C’est à Mourmansk que Rosatomflot (société d’état russe) orchestre cette symphonie glaciale à réacteurs nucléaires. La série des Project 22220 en est le cœur. Ces mastodontes aux noms évocateurs : Arktika, Sibir, Ural, Yakutia sont les seuls au monde à pouvoir briser 2,8 mètres de glace sans broncher. Deux réacteurs RITM‑200 de 60 mégawatts chacun, 173 mètres de long, 34 de large, des hélices de 6 mètres, et une autonomie en combustible qui se compte en années.

Washington au rattrapage

Outre-Atlantique, le réveil est rude pour le « meilleur ennemi » de la Russie. Pendant des années, les États-Unis ont sous-estimé le potentiel stratégique de l’Arctique. Aujourd’hui, ils révisent leur copie à marche forcée. Le programme Polar Security Cutter a franchi en avril 2025 une étape décisive avec le lancement de la production du Polar Sentinel, premier modèle de cette nouvelle génération. Livraison prévue autour de 2030.

En attendant, on rafistole. Un ancien brise-glace commercial, l’Aiviq, a été racheté et rebaptisé USCGC Storis. Objectif : maintenir une présence dans le Pacifique Nord dès 2026, avec base à Seattle. Le tout dans un contexte industriel délicat : les États-Unis n’ont pas construit de brise-glace lourd depuis près de 50 ans.

Le Canada se retrousse les manches

Loin des projecteurs, Ottawa trace sa voie. Deux brise-glaces polaires lourds ont été commandés en mars 2025. Le premier sera construit chez Seaspan à Vancouver, le second chez Chantier Davie au Québec. Livraison prévue vers 2030. En parallèle, six autres navires sont aussi dans les cartons pour renforcer la présence à l’Est.

Le Canada, deuxième flotte mondiale en volume, ne cherche pas la démonstration. Il veut l’efficacité : logistique vers les communautés isolées, secours, ravitaillement scientifique, souveraineté arctique.
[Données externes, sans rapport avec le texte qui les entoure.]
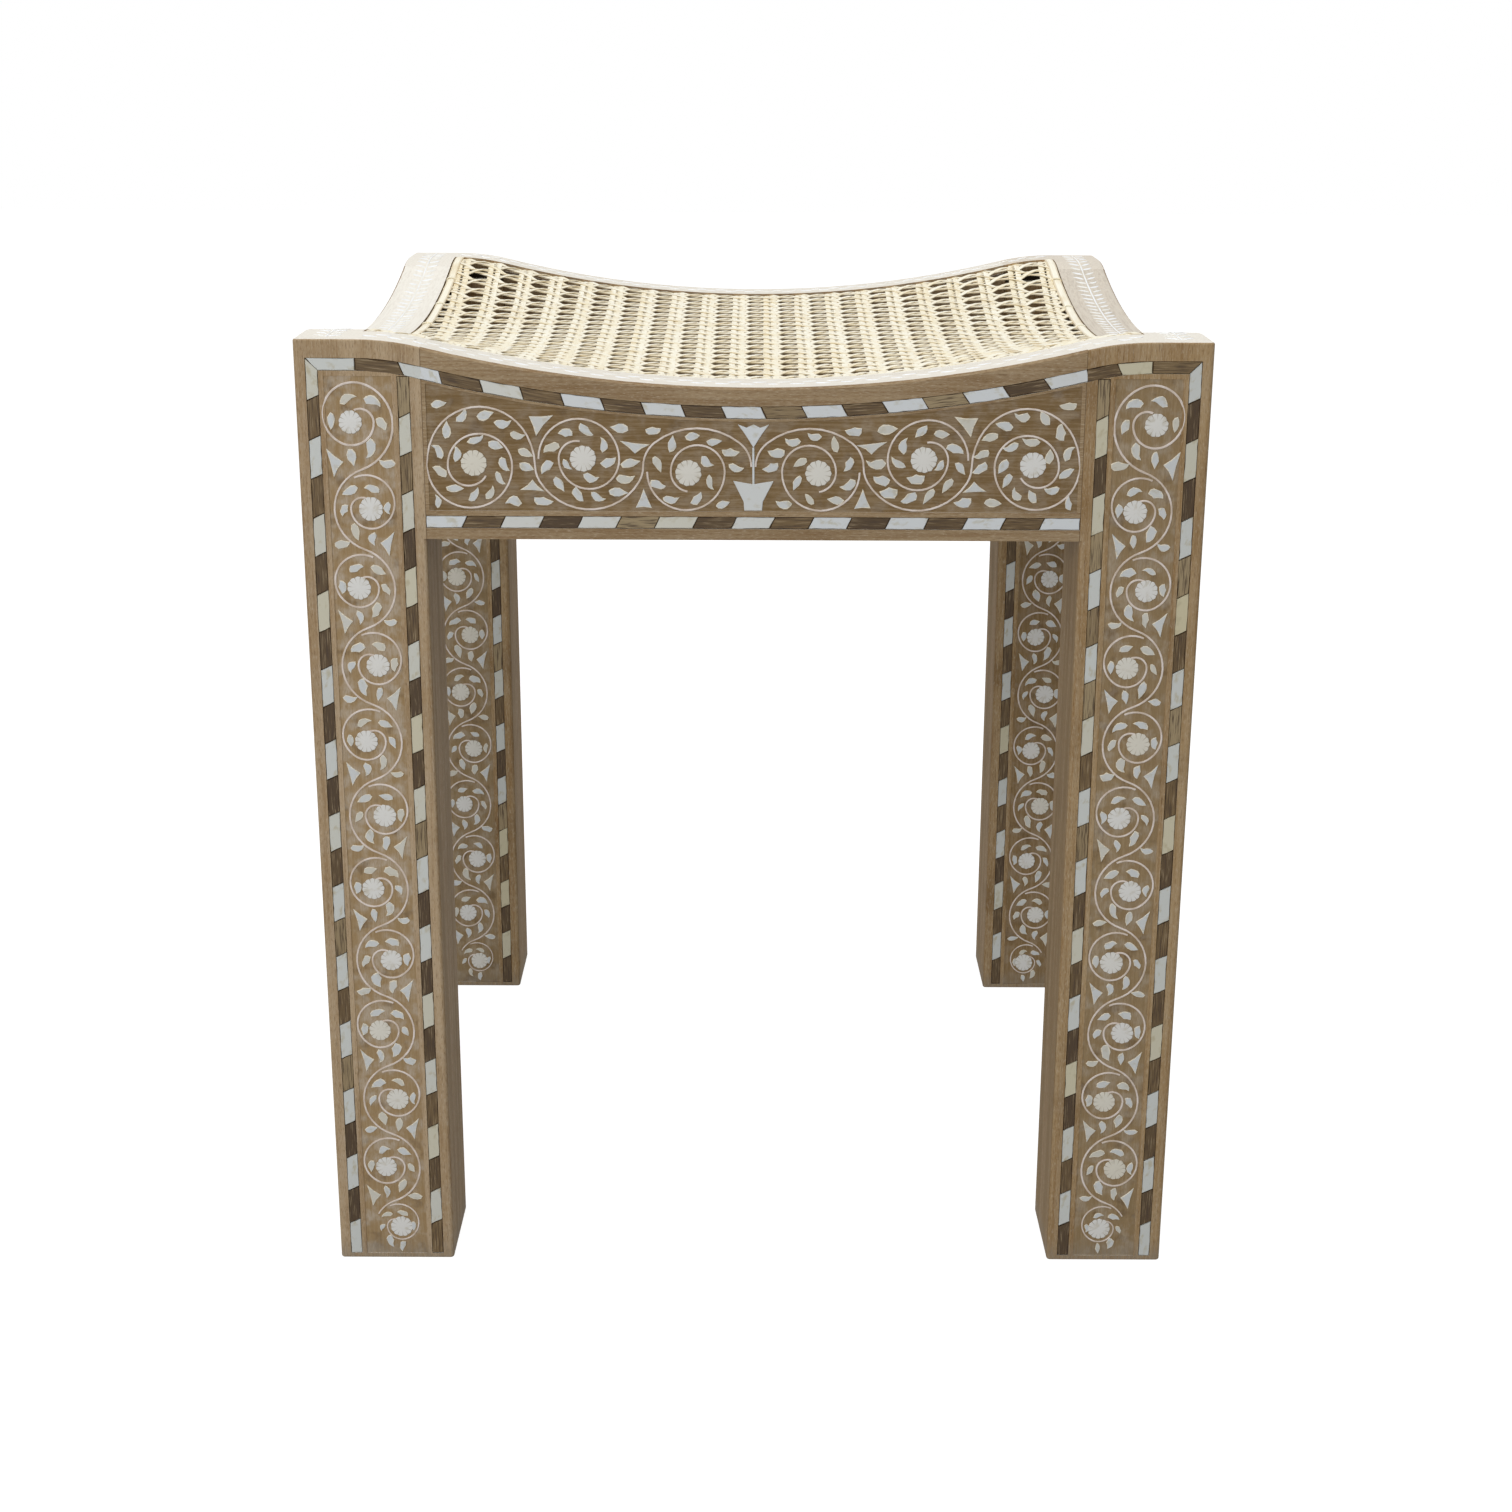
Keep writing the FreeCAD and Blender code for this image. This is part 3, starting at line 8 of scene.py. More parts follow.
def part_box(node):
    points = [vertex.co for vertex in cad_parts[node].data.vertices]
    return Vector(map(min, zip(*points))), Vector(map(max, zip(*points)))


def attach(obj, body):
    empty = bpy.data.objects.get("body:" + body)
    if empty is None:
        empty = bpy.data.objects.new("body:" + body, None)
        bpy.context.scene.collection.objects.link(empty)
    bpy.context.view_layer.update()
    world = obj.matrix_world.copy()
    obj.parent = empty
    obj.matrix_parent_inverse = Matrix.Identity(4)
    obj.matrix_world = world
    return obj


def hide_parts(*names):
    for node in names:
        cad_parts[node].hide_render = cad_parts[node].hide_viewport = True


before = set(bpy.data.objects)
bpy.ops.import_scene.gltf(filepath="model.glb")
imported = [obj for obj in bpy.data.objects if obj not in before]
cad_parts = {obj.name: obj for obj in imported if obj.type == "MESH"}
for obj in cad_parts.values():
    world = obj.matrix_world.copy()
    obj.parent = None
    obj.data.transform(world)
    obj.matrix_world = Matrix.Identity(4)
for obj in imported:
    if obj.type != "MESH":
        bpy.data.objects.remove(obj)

# Inlaid stool with a woven cane seat. Metres; +X to the right, +Y to the back, +Z up.
MM = 0.001
UP = Vector((0, 0, 1))
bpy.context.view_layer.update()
random.seed(7)
# Without its own seed, noise_vector gives other values in each run.
noise.seed_set(7)

# Sizes read from the frame
post_low, post_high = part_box("front_right_leg")
HALF_WIDTH = post_high.x
HALF_DEPTH = -post_low.y
HEIGHT = post_high.z
LEG_WIDTH = post_high.x - post_low.x
LEG_DEPTH = post_high.y - post_low.y
APRON_X = HALF_WIDTH - LEG_WIDTH
APRON_Y = HALF_DEPTH - LEG_DEPTH
APRON_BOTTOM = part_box("front_apron")[0].z

# The seat frame's hollow
RIM_WIDTH = 30 * MM
INNER_EDGE = 4.2 * MM
DISH_RADIUS = 700 * MM
OPEN_X = HALF_WIDTH - RIM_WIDTH
OPEN_Y = HALF_DEPTH - RIM_WIDTH
CROWN_X = DISH_RADIUS * (OPEN_X / APRON_X - 1)
CROWN_Y = DISH_RADIUS * (OPEN_Y / APRON_Y - 1)
SAG_X = DISH_RADIUS + CROWN_X - math.sqrt((DISH_RADIUS + CROWN_X) ** 2 - OPEN_X ** 2)
SAG_Y = DISH_RADIUS + CROWN_Y - math.sqrt((DISH_RADIUS + CROWN_Y) ** 2 - OPEN_Y ** 2)

# Inlay on a face, from its edges inwards
TILE_LENGTH = 19.8 * MM
TILE_WIDTH = 6.2 * MM
TILE_DEPTH = 1.0 * MM
TILE_SLANT = 3.0 * MM
TILE_GAP = 0.28 * MM
TILE_WANDER = 0.34 * MM
TILE_WAVE = 4 * MM
TILE_LIFTS_MM = (-0.03, 0.05)
JOINT_TILE = 9.5 * MM
EDGE_MARGIN = 5.6 * MM
TOP_MARGIN = 9.2 * MM
BAND_WIDTH = 2.6 * MM
FOOT_MARGIN = 3.0 * MM
END_MARGIN = 2.0 * MM
FIELD_DEPTH = 0.4 * MM
STRIP_INSET = EDGE_MARGIN + TILE_WIDTH
FIELD_INSET = STRIP_INSET + BAND_WIDTH
LEG_FIELD_TOP = HEIGHT - TOP_MARGIN - TILE_WIDTH - BAND_WIDTH
APRON_TOP = HEIGHT - SAG_X
BED_MARGIN = 0.15 * MM
JOINT_LINE = 0.44 * MM
# A face looks along an axis if its normal has more than this share along it.
UPRIGHT_SHARE = 0.9

# Small pieces of the scrolls
WIRE_WIDTH = 1.05 * MM
WIRE_SIDES = 6
WIRE_FLATNESS = 0.6
WIRE_STEP = 9
WIRE_SINK = 0.24 * MM
ROSETTE_RADIUS = 6.0 * MM
APRON_ROSETTE_RADIUS = 6.6 * MM
ROSETTE_PETALS = 12
ROSETTE_NOTCH_SHARE = 0.95
ROSETTE_CROWN = 0.12 * MM
LEAF_LENGTH = 8.8 * MM
LEAF_WIDTH = 4.7 * MM
APRON_LEAF_SCALE = 0.96
TRIANGLE_WAIST = 0.86
TOKEN_BEVEL = 0.18 * MM
PROUD = 0.08 * MM
SAW_WAVE = 3 * MM
# How far the pieces differ: shares of their size, and degrees
LEAF_LENGTH_RANGE = (0.92, 1.10)
LEAF_WIDTH_RANGE = (0.88, 1.12)
LEAF_TURN_RANGE = (-7, 7)
ROSETTE_SIZE_RANGE = (0.96, 1.04)

# The leg scroll, as shares of its pitch, for the unit whose stem passes on the left
LEG_PITCH_SHARE = 1.21
STEM_SWING_SHARE = 0.354
SPIRAL_START_SHARES = (-0.096, 0.402)
SPIRAL_HEADING = 25
SPIRAL_TURNS_SHARES = ((0.342, -175), (0.247, -120), (0.143, -115))
# At the top the stem bends over into the first spiral.
TOP_BEND_SHARES = (0.4435, -65)
# The top unit is taller and the last one shorter, and the stem ends soon after it has passed.
TOP_UNIT_SHARE = 1.15
LAST_UNIT_SHARE = 0.79
STEM_END_SHARE = 0.3
ROSETTE_PLACE_SHARES = (0.096, 0.010)
# Each leaf: centre, the way its tip points in degrees, length
LEG_LEAF_SHARES = (
    (-0.155, 0.235, 200, 0.95),
    (-0.240, -0.005, 240, 0.75),
    (-0.105, -0.275, 285, 1.0),
    (0.100, -0.365, 262, 0.85),
    (0.120, 0.265, 160, 0.85),
    (0.300, 0.020, 268, 0.80),
    (-0.275, -0.430, 8, 0.85),
)
LEG_TRIANGLE_SHARES = ((0.372, -0.265), (0.190, -0.415), (0.300, -0.585))
LAST_LEAF_SHARE = -0.4

# The apron scroll, as shares of its pitch
APRON_UNITS = 6
MIDDLE_LINE_SHARE = 0.42
OUTER_SPIRAL_SHARES = ((0.393, 180), (0.297, 180), (0.187, 150))
MIDDLE_SPIRAL_SHARES = ((0.372, -180), (0.279, -180), (0.168, -100))
INNER_SPIRAL_SHARES = ((0.358, 180), (0.249, 180), (0.186, 80))
# The main stem's three arches from the middle, each with its rise, springing radius and side
STEM_ARCHES_SHARES = ((0.355, 0.28, 1), (0.405, 0.28, -1), (0.545, 0.62, 1))
# How far the middle and the inner strand spring above the middle line
STRAND_START_SHARES = (0.066, -0.050)
APRON_ROSETTE_SHARES = ((2.578, 0.025), (1.570, 0.070), (0.600, -0.060))
APRON_TRIANGLE_SHARES = (
    ((2.062, 0.459), (1.998, 0.278), (1.838, 0.470)),
    ((2.158, -0.224), (2.041, -0.128), (1.934, -0.235)),
    ((1.229, 0.235), (1.090, 0.118), (0.951, 0.203)),
    ((1.090, -0.385), (1.015, -0.203), (0.934, -0.389)),
)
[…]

Montants en jeu : plus de 3,15 milliards de dollars canadiens, soit environ 2,1 milliards d’euros pour un seul des polaires lourds. L’investissement est conséquent, mais il traduit une volonté claire de ne pas laisser le détroit de Lancaster ou la baie de Baffin sans escorte nationale.

le dernier-né des brise-glaces chinois : le Tan Suo San Hao.
Le dernier-né des brise-glaces chinois : le Tan Suo San Hao.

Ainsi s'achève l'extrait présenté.